From patchwork Mon Jul 20 08:29:47 2020
Content-Type: text/plain; charset="utf-8"
MIME-Version: 1.0
Content-Transfer-Encoding: 7bit
X-Patchwork-Submitter: "Zhoujian (jay)" <jianjay.zhou@huawei.com>
X-Patchwork-Id: 11673211
Return-Path: <SRS0=/Nc8=A7=vger.kernel.org=kvm-owner@kernel.org>
Received: from mail.kernel.org (pdx-korg-mail-1.web.codeaurora.org
 [172.30.200.123])
	by pdx-korg-patchwork-2.web.codeaurora.org (Postfix) with ESMTP id 822E41392
	for <patchwork-kvm@patchwork.kernel.org>;
 Mon, 20 Jul 2020 08:30:10 +0000 (UTC)
Received: from vger.kernel.org (vger.kernel.org [23.128.96.18])
	by mail.kernel.org (Postfix) with ESMTP id 5FAE321775
	for <patchwork-kvm@patchwork.kernel.org>;
 Mon, 20 Jul 2020 08:30:10 +0000 (UTC)
Received: (majordomo@vger.kernel.org) by vger.kernel.org via listexpand
        id S1727905AbgGTIaG (ORCPT
        <rfc822;patchwork-kvm@patchwork.kernel.org>);
        Mon, 20 Jul 2020 04:30:06 -0400
Received: from szxga04-in.huawei.com ([45.249.212.190]:8333 "EHLO huawei.com"
        rhost-flags-OK-OK-OK-FAIL) by vger.kernel.org with ESMTP
        id S1727809AbgGTIaG (ORCPT <rfc822;kvm@vger.kernel.org>);
        Mon, 20 Jul 2020 04:30:06 -0400
Received: from DGGEMS401-HUB.china.huawei.com (unknown [172.30.72.58])
        by Forcepoint Email with ESMTP id B96D04557B5E0E7B3366;
        Mon, 20 Jul 2020 16:30:01 +0800 (CST)
Received: from localhost (10.174.149.93) by DGGEMS401-HUB.china.huawei.com
 (10.3.19.201) with Microsoft SMTP Server id 14.3.487.0; Mon, 20 Jul 2020
 16:29:51 +0800
From: Jay Zhou <jianjay.zhou@huawei.com>
To: <linux-kernel@vger.kernel.org>, <kvm@vger.kernel.org>
CC: <alex.williamson@redhat.com>, <cohuck@redhat.com>,
        <maoming.maoming@huawei.com>, <jianjay.zhou@huawei.com>,
        <weidong.huang@huawei.com>
Subject: [PATCH] vfio dma_map/unmap: optimized for hugetlbfs pages
Date: Mon, 20 Jul 2020 16:29:47 +0800
Message-ID: <20200720082947.1770-1-jianjay.zhou@huawei.com>
X-Mailer: git-send-email 2.14.1.windows.1
MIME-Version: 1.0
X-Originating-IP: [10.174.149.93]
X-CFilter-Loop: Reflected
Sender: kvm-owner@vger.kernel.org
Precedence: bulk
List-ID: <kvm.vger.kernel.org>
X-Mailing-List: kvm@vger.kernel.org

From: Ming Mao <maoming.maoming@huawei.com>

Hi all,
I'm working on starting lots of big size
Virtual Machines(memory: >128GB) with VFIO-devices. And I
encounter a problem that is the waiting time of starting
all Virtual Machines is too long. I analyze the startup log
and find that the time of pinning/unpinning pages could be reduced.
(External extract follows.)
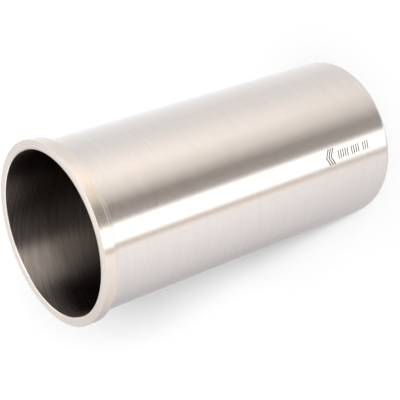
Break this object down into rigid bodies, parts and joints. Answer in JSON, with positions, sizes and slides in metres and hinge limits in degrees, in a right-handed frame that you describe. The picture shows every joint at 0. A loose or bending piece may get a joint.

In the original process, to make sure the pages are contiguous,
we have to check all pages one by one. I think maybe we can use
hugetlbfs pages which can skip this step.
So I create a patch to do this.
According to my test, the result of this patch is pretty well.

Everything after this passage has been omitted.